Still Here by Dominic Roworth. Here is the honest wedge. The Will of the Many has a magic system; this one does not. Still Here is a grounded dystopian series in the same lineage, Still Here, Book One of The Last Hand: a boy torn from his younger brother and forged into a hunter for the cabal who ended the world, climbing a leaderboard built of other boys’ bodies toward the room where his enemies finally meet. Same hierarchy-climb, same buried revenge, the same refusal to ever truly submit, but every bit of the horror and the wonder is human, with no magic to soften the edges. It is being written for exactly the reader this list is for. Join the early-reader list to read the opening chapter before anyone else. Releasing 2026/27.

Why The Will of the Many hits so hard, and what to look for next

Strip The Will of the Many back to its bones and the same four pieces keep surfacing: a hidden identity the hero cannot afford to drop, an oppressive system that rewards the climb even as it deforms the climber, a slow revenge that has to wait for exactly the right moment, and the moral cost of becoming powerful inside a thing you despise. Once you can see that shape, you can choose your next read on purpose: chase the academy when you want momentum, the revenge when you want the cold, the empire when you want the scale. Work through the list above, then keep an eye on Still Here for the version that takes the magic out and leaves only the human horror standing. Bookmark this guide too, because the dystopian and epic-fantasy shelves keep producing worthy successors, and it is updated as new adult releases earn their place on it. The shelf is deep, and it keeps getting deeper. When you are ready, see what Still Here is about and join the early-reader list so you do not miss the day it lands.
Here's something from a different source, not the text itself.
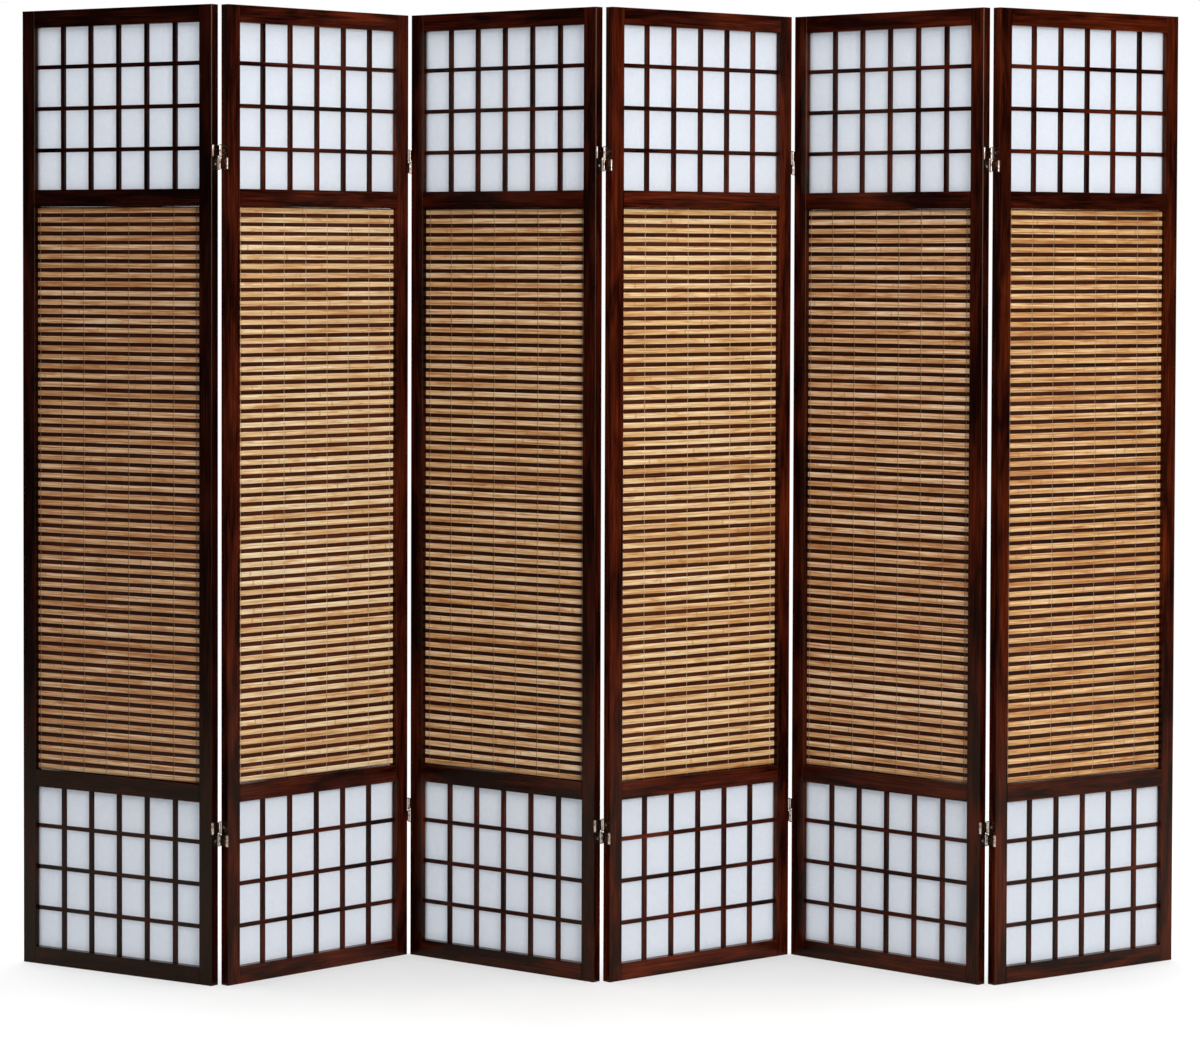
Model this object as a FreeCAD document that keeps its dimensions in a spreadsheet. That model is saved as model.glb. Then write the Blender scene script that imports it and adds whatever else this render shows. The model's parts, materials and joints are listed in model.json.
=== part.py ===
import FreeCAD, Part
import math
import os
import Sketcher

# Folding screen of six panels. Each panel is a grooved frame with a lattice and
# paper above and below a woven bamboo mat. Ten double-acting hinges join the panels.
# Panel frame of reference: X along the panel, Y from front to back, Z up.
doc = FreeCAD.newDocument("bamboo_room_divider")
sheet = doc.addObject("Spreadsheet::Sheet", "Sizes")

SIZES = [
    # one panel
    ("panel_height", "1750"),
    ("panel_width", "440"),
    ("frame_thickness", "19"),
    ("stile_width", "29"),
    ("eased_edge", "1"),
    ("rail_height", "31"),
    ("lattice_opening", "296"),
    # groove along the inner edge of each stile
    ("groove_depth", "5"),
    ("groove_clearance", "0.2"),
    # lattice bars and paper
    ("bar_face", "7.5"),
    ("bar_setback", "6.5"),
    ("lap_clearance", "0.1"),
    ("upright_count", "5"),
    ("crossbar_count", "3"),
    ("paper_thickness", "0.6"),
    # woven mat
    ("mat_setback", "10"),
    ("mat_end_strip", "2"),
    ("natural_slat_height", "9.4"),
    ("natural_slat_thickness", "1.8"),
    ("stained_slat_height", "7.1"),
    ("stained_slat_thickness", "1.6"),
    # hinges
    ("fold_gap", "5.6"),
    ("hinge_height", "45"),
    ("hinge_to_end", "271"),
    ("barrel_diameter", "5"),
    ("barrel_flank", "4"),
    ("pin_proud", "0.5"),
    ("leaf_thickness", "1.2"),
    ("link_thickness", "1.2"),
    ("lug_reach", "1.8"),
    ("half_spacing", "1"),
    ("running_clearance", "0.3"),
    # how each panel stands, in degrees from the row, as the screen is set up
    ("panel_1_angle", "-32.5"),
    ("panel_2_angle", "46.2"),
    ("panel_3_angle", "-38.7"),
    ("panel_4_angle", "40.5"),
    ("panel_5_angle", "-43"),
    ("panel_6_angle", "36"),
]
for row, (alias, value) in enumerate(SIZES, start=1):
    sheet.set(f"A{row}", alias)
    sheet.set(f"B{row}", value)
    sheet.setAlias(f"B{row}", alias)
doc.recompute()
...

Frequently asked questions

Is The Will of the Many similar to Red Rising?
Yes, very. Both follow a young man who hides his true identity, is taken in by the system that destroyed his family, and climbs a brutal meritocracy with revenge buried underneath. The Will of the Many is often described as Red Rising crossed with epic fantasy, which is why fans of one almost always enjoy the other.
What should I read after The Will of the Many?
For the closest match, read Red Rising for the infiltration and the climb, The Traitor Baru Cormorant for the long con against an empire, and Babel or Blood Over Bright Haven for the deadly academy. If you want more from James Islington himself, his Licanius Trilogy is the natural next series.
Is there a sequel to The Will of the Many?
Yes. The Will of the Many is the first book in James Islington's Hierarchy series, and it is continued by the second book, The Strength of the Few. More instalments in the series are planned, so finishing the first book is the start of a longer story rather than the end of one.